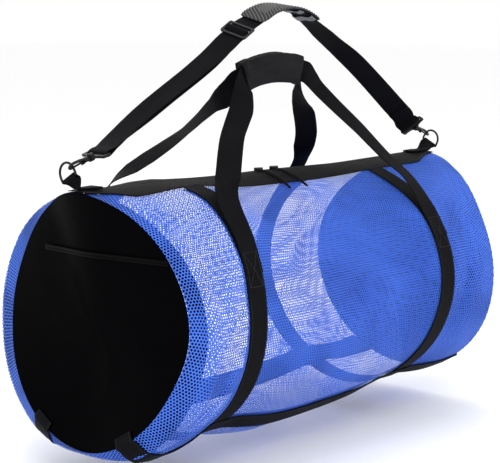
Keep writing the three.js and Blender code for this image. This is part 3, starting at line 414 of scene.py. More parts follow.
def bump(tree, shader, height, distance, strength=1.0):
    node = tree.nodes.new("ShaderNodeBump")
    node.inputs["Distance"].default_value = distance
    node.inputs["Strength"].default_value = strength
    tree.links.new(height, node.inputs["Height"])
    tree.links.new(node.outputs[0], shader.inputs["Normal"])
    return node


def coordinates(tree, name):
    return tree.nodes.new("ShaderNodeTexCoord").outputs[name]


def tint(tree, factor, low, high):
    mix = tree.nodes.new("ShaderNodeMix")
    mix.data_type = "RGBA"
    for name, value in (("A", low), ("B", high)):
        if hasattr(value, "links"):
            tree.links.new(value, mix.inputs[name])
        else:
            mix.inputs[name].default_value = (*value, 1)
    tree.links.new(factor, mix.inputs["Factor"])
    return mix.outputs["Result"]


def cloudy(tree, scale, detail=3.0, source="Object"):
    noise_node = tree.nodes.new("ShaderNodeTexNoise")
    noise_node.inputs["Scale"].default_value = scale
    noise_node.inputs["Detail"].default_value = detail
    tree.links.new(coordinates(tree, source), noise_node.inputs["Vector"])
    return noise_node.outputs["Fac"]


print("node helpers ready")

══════

• [The task] Print again each line of the listing above, exactly as it appears.

• [Exercise answer]
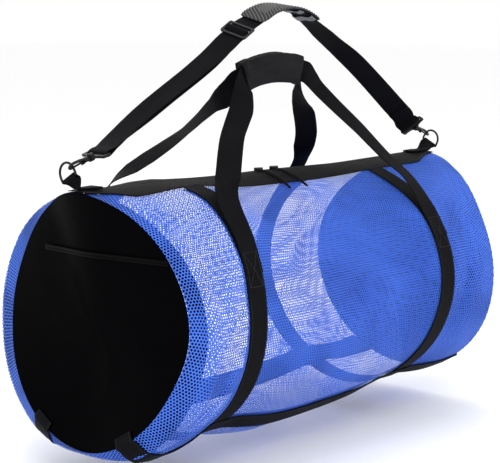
Keep writing the three.js and Blender code for this image. This is part 3, starting at line 414 of scene.py. More parts follow.
def bump(tree, shader, height, distance, strength=1.0):
    node = tree.nodes.new("ShaderNodeBump")
    node.inputs["Distance"].default_value = distance
    node.inputs["Strength"].default_value = strength
    tree.links.new(height, node.inputs["Height"])
    tree.links.new(node.outputs[0], shader.inputs["Normal"])
    return node


def coordinates(tree, name):
    return tree.nodes.new("ShaderNodeTexCoord").outputs[name]


def tint(tree, factor, low, high):
    mix = tree.nodes.new("ShaderNodeMix")
    mix.data_type = "RGBA"
    for name, value in (("A", low), ("B", high)):
        if hasattr(value, "links"):
            tree.links.new(value, mix.inputs[name])
        else:
            mix.inputs[name].default_value = (*value, 1)
    tree.links.new(factor, mix.inputs["Factor"])
    return mix.outputs["Result"]


def cloudy(tree, scale, detail=3.0, source="Object"):
    noise_node = tree.nodes.new("ShaderNodeTexNoise")
    noise_node.inputs["Scale"].default_value = scale
    noise_node.inputs["Detail"].default_value = detail
    tree.links.new(coordinates(tree, source), noise_node.inputs["Vector"])
    return noise_node.outputs["Fac"]


print("node helpers ready")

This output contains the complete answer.